とある飛空士への恋歌 5 (ガガガ文庫)

とある飛空士への恋歌 5 (ガガガ文庫)

読了。

かつての憎しみも、いまの愛おしさの前では寂しい塵芥だった。吹きすさぶ風のなかへ爆ぜる火の粉みたいに、虚しく時の彼方へ溶け去ってしまう。憎しみなんて、こんなにもちっぽけでくだらない感情なのだ。もっと力強く、優しくて、凛々しく気高い感情が自分のこころに宿っていたことをカルエルは知った。


うん。良かったです。
でもなんというか、放映終了後のOVA、エピローグ後のひと騒動といった感じ。やはりあのヒリヒリするような空戦が一番盛り上がったんだなあ……。

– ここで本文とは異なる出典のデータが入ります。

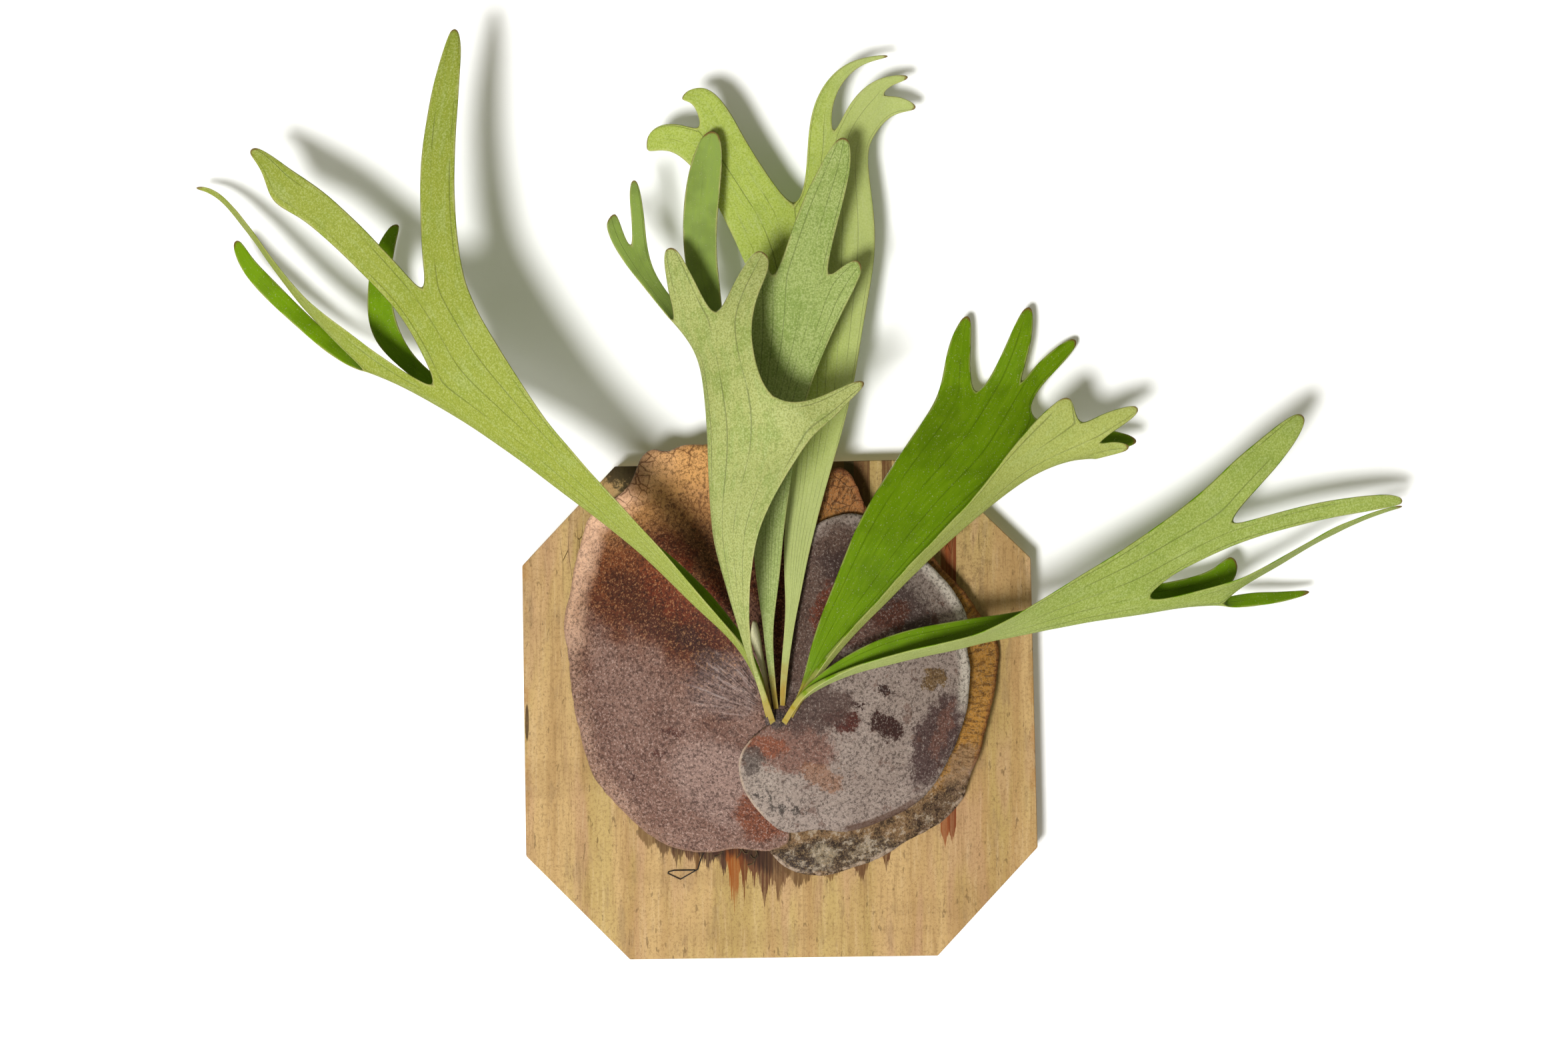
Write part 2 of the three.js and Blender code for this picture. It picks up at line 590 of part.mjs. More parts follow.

というより、あの空戦が強烈な印象だっただけで、この巻も上手くまとまっているとは思います。ただ、あまりに舌が刺激に慣れすぎてて味わいが分からない、といったところ。
例えば、249頁「ぼくはニナ・ヴィエントを愛している!」 のくだりも熱狂的で、そこから始まる再会の波状攻撃で涙腺が緩んだところで、277頁「彼がどれだけ多くのイスラの人々を助けたか」 で完全決壊だったりで、非常に良かったです。波状攻撃のラストにがくんと段差を落としてくるとか鬼畜すぎるわ……。


けっきょく、”光の壁で分解されたら聖泉で再構成される” とか、そういう構造なのでは……なんて思いましたが、まあ些事ですよね。